We concluded the day with a new meditative exploration and workshops to help us experience from within the stakes of communication.
Day 3: Intergenerational Encounters as a Resource
The previous day, parents asked what went on in the teen and child workshops. To reply to this query, we started the day by presenting each activity to the entire group. Olivier and Barbara, the group leaders for the children, present the dynamic they set up and let the children fill in the rest by sharing their experience. Emmanuelle does the same for the teens. Lastly, we present the adults’ exchanges to the younger groups. This proved less than simple! To general surprise, five participants had prepared two skits: one family situation where the communication between parents and children doesn’t function and the same situation with a more creative communication. With a lot of laughter, they were able to share the themes that we were there to explore (see the summary of the first day above) in a way that was comprehensible for everyone.
A final exercise brought all the generations together for a reflection in small groups based on one tricky question: Should parents talk to their children about their problems? In the end, the adults were surprised by the clarity of the children’s propositions; of course they should talk to them, but progressively, in relation to their age.

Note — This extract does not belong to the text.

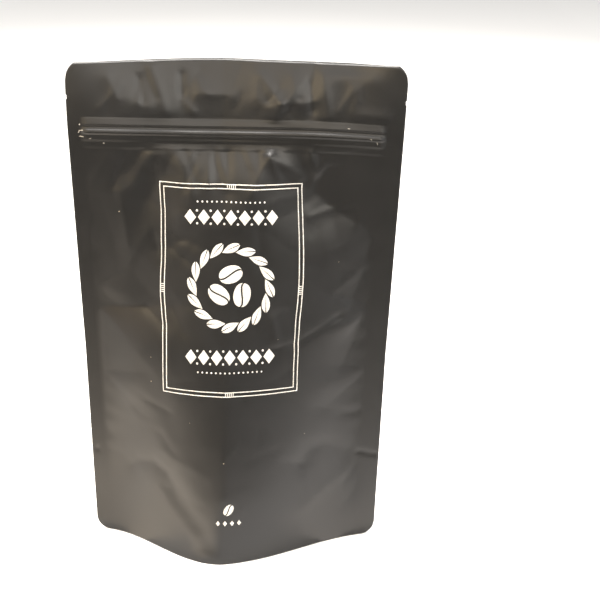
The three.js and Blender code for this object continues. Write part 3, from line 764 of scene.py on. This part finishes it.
def repeat_tree(name, on_ring):
    """Copies of a motif in a row along x, or round a ring with their feet on it."""
    tree = bpy.data.node_groups.new(name, "GeometryNodeTree")
    for label, kind in (("Motif", "Object"), ("Count", "Int"), ("Pitch", "Float"), ("Lean", "Float")):
        tree.interface.new_socket(label, in_out="INPUT", socket_type="NodeSocket" + kind)
    tree.interface.new_socket("Geometry", in_out="OUTPUT", socket_type="NodeSocketGeometry")
    given = add(tree, "NodeGroupInput").outputs
    motif = add(tree, "GeometryNodeObjectInfo", Object=given["Motif"])
    index = add(tree, "GeometryNodeInputIndex").outputs[0]
    if on_ring:
        path = add(tree, "GeometryNodeMeshCircle", Vertices=given["Count"], Radius=given["Pitch"])
        step = add(tree, "ShaderNodeMath", {"operation": "DIVIDE"}, _0=2 * math.pi, _1=given["Count"])
        angle = add(tree, "ShaderNodeMath", {"operation": "MULTIPLY_ADD"}, _0=index, _1=step.outputs[0],
                    _2=given["Lean"]).outputs[0]
    else:
        gaps = add(tree, "ShaderNodeMath", {"operation": "SUBTRACT"}, _0=given["Count"], _1=1.0)
        half = add(tree, "ShaderNodeMath", {"operation": "MULTIPLY"}, _0=gaps.outputs[0], _1=-0.5)
        start = add(tree, "ShaderNodeMath", {"operation": "MULTIPLY"}, _0=half.outputs[0], _1=given["Pitch"])
        path = add(tree, "GeometryNodeMeshLine", Count=given["Count"],
                   Start_Location=add(tree, "ShaderNodeCombineXYZ", X=start.outputs[0]).outputs[0],
                   Offset=add(tree, "ShaderNodeCombineXYZ", X=given["Pitch"]).outputs[0])
        angle = given["Lean"]
    turn = add(tree, "ShaderNodeCombineXYZ", Z=angle)
    copies = add(tree, "GeometryNodeInstanceOnPoints", Points=path.outputs[0],
                 Instance=motif.outputs["Geometry"], Rotation=turn.outputs[0])
    real = add(tree, "GeometryNodeRealizeInstances", Geometry=copies.outputs[0])
    inked = add(tree, "GeometryNodeSetMaterial", Geometry=real.outputs[0], Material=WHITE_INK)
    add(tree, "NodeGroupOutput", Geometry=inked.outputs[0])
    return tree


IN_A_ROW = repeat_tree("motifs_in_a_row", False)
IN_A_RING = repeat_tree("motifs_in_a_ring", True)


def repeated(tree, outlines, count, pitch, lean=0.0):
    """The flat mesh of a motif repeated by a tree. Pitch is the spacing, or the ring's radius."""
    motif = bpy.data.objects.new("motif", flat_mesh("motif", outlines))
    carrier = new_object("carrier", bpy.data.meshes.new("carrier"))
    maker = carrier.modifiers.new("repeat", "NODES")
    maker.node_group = tree
    values = {"Motif": motif, "Count": count, "Pitch": pitch * MM, "Lean": lean}
    for item in tree.interface.items_tree:
        if item.in_out == "INPUT":
            maker[item.identifier] = values[item.name]
    seen = bpy.context.evaluated_depsgraph_get()
    seen.update()
    mesh = bpy.data.meshes.new_from_object(carrier.evaluated_get(seen))
    bpy.data.objects.remove(carrier)
    bpy.data.objects.remove(motif)
    return mesh


def placed(mesh, x, z, turn=0.0):
    mesh.transform(Matrix.Translation((x * MM, z * MM, 0)) @ Matrix.Rotation(turn, 4, "Z"))
    return mesh


def printed(name, meshes, material=WHITE_INK):
    """Flat print laid on the film as one piece: cut fine, bent over the film, with its thickness."""
    sheet = bmesh.new()
    for mesh in meshes:
        sheet.from_mesh(mesh)
    for axis, normal in enumerate((Vector((1, 0, 0)), Vector((0, 1, 0)))):
        places = [vert.co[axis] for vert in sheet.verts]
        for place in np.arange(min(places), max(places), SMALLEST_PATCH * MM)[1:]:
            everything = sheet.verts[:] + sheet.edges[:] + sheet.faces[:]
            bmesh.ops.bisect_plane(sheet, geom=everything, plane_co=normal * place, plane_no=normal)
    flat = np.array([vert.co[:2] for vert in sheet.verts]) / MM
    for vert, place in zip(sheet.verts, on_film(flat, INK_PROUD)):
        vert.co = place
    mesh = bpy.data.meshes.new(name)
    sheet.to_mesh(mesh)
    sheet.free()
    mesh.materials.clear()
    mesh.materials.append(material)
    mesh.shade_smooth()
    piece = new_object(name, mesh)
    thicken(piece, INK)
    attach(piece, "root")


def double_rule():
    parts = [flat_mesh("rule", hollow_frame(FRAME_HALF_WIDTH - inset, FRAME_LOW + inset,
                                            FRAME_HIGH - inset, RULE)) for inset in (0, RULE_PITCH)]
    tick = [bar(-TICK / 2, -RULE_PITCH / 2, TICK / 2, RULE_PITCH / 2)]
    inset, middle = (RULE + RULE_PITCH) / 2, (FRAME_LOW + FRAME_HIGH) / 2
    for x, z, turn in ((0, FRAME_LOW + inset, 0), (0, FRAME_HIGH - inset, 0),
                       (inset - FRAME_HALF_WIDTH, middle, math.pi / 2),
                       (FRAME_HALF_WIDTH - inset, middle, math.pi / 2)):
        parts.append(placed(repeated(IN_A_ROW, tick, TICKS, TICK_PITCH), x, z, turn))
    return parts


printed("print_frame", double_rule())

EMBLEM_Z = 137
LEAVES, RING_RADIUS, LEAF_LEAN = 16, 18.5, 0.45
LEAF_LENGTH, LEAF_WIDTH, MIDRIB = 9.5, 3.8, 0.5
BEAN_LENGTH, BEAN_WIDTH, GROOVE, GROOVE_SWING = 11.5, 8.2, 0.8, 0.9
BEANS_OUT, BEAN_LEAN = 6.4, math.radians(20)
leaves = repeated(IN_A_RING, leaf_outline(LEAF_LENGTH, LEAF_WIDTH, MIDRIB), LEAVES, RING_RADIUS, LEAF_LEAN)
emblem = [placed(leaves, 0, EMBLEM_Z)]
for degrees in (90, 210, 330):
    angle = math.radians(degrees)
    bean = flat_mesh("bean", bean_outline(BEAN_LENGTH, BEAN_WIDTH, GROOVE, GROOVE_SWING))
    x, z = BEANS_OUT * math.cos(angle), EMBLEM_Z + BEANS_OUT * math.sin(angle)
    emblem.append(placed(bean, x, z, angle + BEAN_LEAN))
printed("print_emblem", emblem)

BANDS_OUT = 33                      # the middle line of each band from the emblem's middle
# The rows of each band: how far outside that line, motif, count, pitch
BAND_ROWS = ((0, lozenge(2.9, 3.6), 7, 6.6), (3.0, disc(0.55), 6, 6.6), (-3.0, disc(0.55), 6, 6.6),
             (7.2, disc(0.45), 15, 2.3))
bands = [placed(repeated(IN_A_ROW, [motif], count, pitch), 0, EMBLEM_Z + way * (BANDS_OUT + out))
         for way in (-1, 1) for out, motif, count, pitch in BAND_ROWS]
printed("print_bands", bands)

FOOT_BEAN_Z, FOOT_ROW_Z = 28.6, 21.6
foot_bean = flat_mesh("bean", bean_outline(6.4, 4.4, 0.6, 0.5))
foot_row = repeated(IN_A_ROW, [lozenge(1.1, 1.4)], 4, 3.6)
printed("print_foot", [placed(foot_bean, 0, FOOT_BEAN_Z, math.radians(-35)), placed(foot_row, 0, FOOT_ROW_Z)])

# ---- The wear -----------------------------------------------------------------------------------
# Handling wore the matte film and the black ink off the zip's ends, most of all the left one, down
# to the bright foil. Some specks of coffee dust stick to the film. Each mark is an uneven patch: mm
# from the print's centre line, height, half width, half height, turn in degrees.
WORN_MARKS = [(-70.7, 208.9, 1.3, 0.26, 8), (-71.8, 208.3, 0.3, 0.8, -25), (-70.3, 206.0, 1.6, 0.28, -6),
              (-71.2, 211.6, 0.5, 0.3, 20), (-60.0, 203.1, 0.5, 0.4, 0), (-66.3, 205.2, 0.7, 0.22, 5),
              (66.8, 207.2, 0.6, 0.18, -30), (69.7, 205.2, 0.18, 0.7, 15), (56.0, 211.9, 0.8, 0.16, -8)]
DUST = [(-2.6, 52.6, 0.35, 0.3, 20), (-41.8, 89.0, 0.3, 0.35, 0), (-41.4, 101.5, 0.35, 0.25, 50),
        (-55.5, 170.5, 0.4, 0.25, 30), (24.0, 112.0, 0.2, 0.2, 0), (40.5, 62.0, 0.25, 0.2, 10),
        (-20.5, 71.0, 0.2, 0.25, 0), (52.0, 148.0, 0.2, 0.2, 0)]

PATCH_CORNERS, PATCH_SHARES = 11, (0.6, 1.1)


def uneven_patches(seed, marks):
    rng = random.Random(seed)
    patches = []
    for x, z, half_across, half_up, turn in marks:
        outline = [(half_across * cx * rng.uniform(*PATCH_SHARES),
                    half_up * cz * rng.uniform(*PATCH_SHARES)) for cx, cz in disc(1, PATCH_CORNERS)]
        patches.append(placed(flat_mesh("mark", [outline]), x, z, math.radians(turn)))
    return patches


def plain_material(name, hex_colour, roughness, metallic=0.0):
    material, tree = new_material(name)
    finish_material(tree, add(tree, "ShaderNodeBsdfPrincipled", Base_Color=linear(hex_colour),
                              Roughness=roughness, Metallic=metallic))
    return material


# Bare aluminium under scratched clear film, which glints, and chaff, pale and dull
printed("worn_marks", uneven_patches(5, WORN_MARKS), plain_material("worn_foil", "#a39e94", 0.4, 0.6))
printed("dust", uneven_patches(6, DUST), plain_material("coffee_chaff", "#9a8f7d", 0.8))

# ---- The table, light and room ------------------------------------------------------------------
# A pale table in a bright room, with soft panels round it. Cards that only the film's shine sees lie
# on the table: bright ones near the foot, a dark one beyond them, and a dim one behind, so that the
# film is bright at the base and dark further up.
def stage_plane(name, left, near, right, far, z, material):
    mesh = bpy.data.meshes.new(name)
    corners = [(left, near, z), (right, near, z), (right, far, z), (left, far, z)]
    mesh.from_pydata(corners, [], [(0, 1, 2, 3)])
    mesh.materials.append(material)
    plane = new_object(name, mesh)
    return plane


# A white laminate table top, with no shine to speak of
stage_plane("table", -6, -6, 6, 6, 0, plain_material("pale_table", "#fcfbf9", 0.7))

# Each card: left, near, right and far edge and height in metres, brightness, colour
CARDS = {
    "card_far": (-0.6, -3.0, 0.6, -0.15, 0.0005, 0.02, "#ffffff"),
    "card_behind": (-0.6, 0.15, 0.6, 3.0, 0.0005, 0.15, "#ffffff"),
    "card_left": (-0.6, -0.30, -0.05, -0.15, 0.001, 1.7, "#fff0dc"),
    "card_right": (0.0, -0.30, 0.6, -0.15, 0.001, 1.1, "#fff8ee"),
    "card_left_outer": (-0.6, -0.15, -0.2, -0.006, 0.0005, 1.2, "#fff0dc"),
    "card_left_middle": (-0.2, -0.15, -0.02, -0.085, 0.0005, 1.8, "#fff0dc"),
    "card_right_middle": (-0.02, -0.15, 0.6, -0.095, 0.0005, 1.6, "#fff6ec"),
    "card_left_foot": (-0.2, -0.085, -0.02, -0.04, 0.0005, 4.8, "#fff0dc"),
    "card_right_foot": (-0.02, -0.095, 0.6, -0.04, 0.0005, 2.5, "#fcf6f0"),
    "card_left_corner": (-0.2, -0.04, -0.045, -0.006, 0.0005, 3.4, "#fff0dc"),
    "card_right_corner": (0.045, -0.04, 0.6, -0.006, 0.0005, 3.0, "#fff6ec"),
}
for name, (*edges_and_height, brightness, colour) in CARDS.items():
    material, tree = new_material(name)
    finish_material(tree, add(tree, "ShaderNodeEmission", Color=linear(colour), Strength=brightness))
    card = stage_plane(name, *edges_and_height, material)
    card.visible_camera = False
    card.visible_diffuse = False
    card.visible_shadow = False

# Each light panel: degrees round from the front, degrees up, half its width and height in degrees
# as seen from the pouch, brightness, colour
LIGHT_PANELS = {
    "front_left": (-34, 30, 13, 12, 5.1, "#ffe6bc"),
    "front_right": (30, 30, 14, 12, 5.0, "#fffaf0"),
    "front_high": (3, 38, 14, 9, 3.4, "#fff4e6"),
    "left": (-57, 13, 11, 13, 1.4, "#ffd8a4"),
    "far_left": (-85, 16, 15, 14, 4.6, "#fff8f4"),
    "right": (57, 16, 12, 13, 0.5, "#e8f0ff"),
    "far_right": (85, 16, 15, 14, 5.0, "#eef2ff"),
    "back_left": (-140, 24, 20, 16, 3.5, "#fff8f0"),
    "back_right": (140, 24, 20, 16, 3.5, "#fff8f0"),
    "overhead": (-90, 80, 12, 12, 34.0, "#fffaf4"),
}
LIGHT_DISTANCE = 1.6
LIGHTS_FACE = Vector((0, 0, 0.12))
for name, (round_from_front, up, half_across, half_up, brightness, colour) in LIGHT_PANELS.items():
    turn, tilt = math.radians(round_from_front), math.radians(up)
    way = Vector((math.sin(turn) * math.cos(tilt), -math.cos(turn) * math.cos(tilt), math.sin(tilt)))
    data = bpy.data.lights.new(name, "AREA")
    data.shape = "RECTANGLE"
    data.size = 2 * LIGHT_DISTANCE * math.tan(math.radians(half_across))
    data.size_y = 2 * LIGHT_DISTANCE * math.tan(math.radians(half_up))
    data.energy = brightness * math.pi * data.size * data.size_y
    data.color = linear(colour)[:3]
    lamp = new_object(name, data)
    lamp.location = LIGHTS_FACE + way * LIGHT_DISTANCE
    lamp.rotation_euler = (-way).to_track_quat("-Z", "Y").to_euler()

world = bpy.data.worlds.new("room")
world.use_nodes = True
bpy.context.scene.world = world
tree = world.node_tree
tree.nodes.clear()
parts = add(tree, "ShaderNodeSeparateXYZ", Vector=add(tree, "ShaderNodeTexCoord").outputs["Generated"])
above = add(tree, "ShaderNodeMapRange", {"interpolation_type": "SMOOTHSTEP"}, Value=parts.outputs["Z"],
            From_Min=0.55, From_Max=0.8, To_Min=0.02, To_Max=0.5)
behind = add(tree, "ShaderNodeMapRange", {"interpolation_type": "SMOOTHSTEP"}, Value=parts.outputs["Y"],
             From_Min=0.05, From_Max=0.5)
# The far wall lights the table, and the film's shine sees it much darker
ray = add(tree, "ShaderNodeLightPath").outputs
far_wall = add(tree, "ShaderNodeMix", Factor=ray["Is Glossy Ray"], A=1.25, B=0.3)
glow = add(tree, "ShaderNodeMix", Factor=behind.outputs["Result"], A=above.outputs["Result"],
           B=far_wall.outputs[0])
strength = add(tree, "ShaderNodeMix", Factor=ray["Is Camera Ray"], A=glow.outputs[0], B=1.0)
room = add(tree, "ShaderNodeBackground", Color=linear("#ffffff"), Strength=strength.outputs[0])
add(tree, "ShaderNodeOutputWorld", Surface=room.outputs[0])

bpy.context.scene.view_settings.view_transform = "Standard"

An open Q&A session with Jigme Rinpoche brought the forum to a close. At the end, we asked him what conclusion he might like to offer. He replied, “We have talked a lot about the relationship between parents and children and the obstacles we may encounter. It isn’t easy, and it requires a lot of exchange between the generations. I hope that the children will continue to question. For the parents, it takes a lot of patience to acquire good habits. Taking care of a child is taking care of the parent he or she will be one day. In this way, education is a process of transmission. There are no miracles. It isn’t something that can happen overnight. Naturally, it is progressive. What we apply today will be beneficial for all in the future.”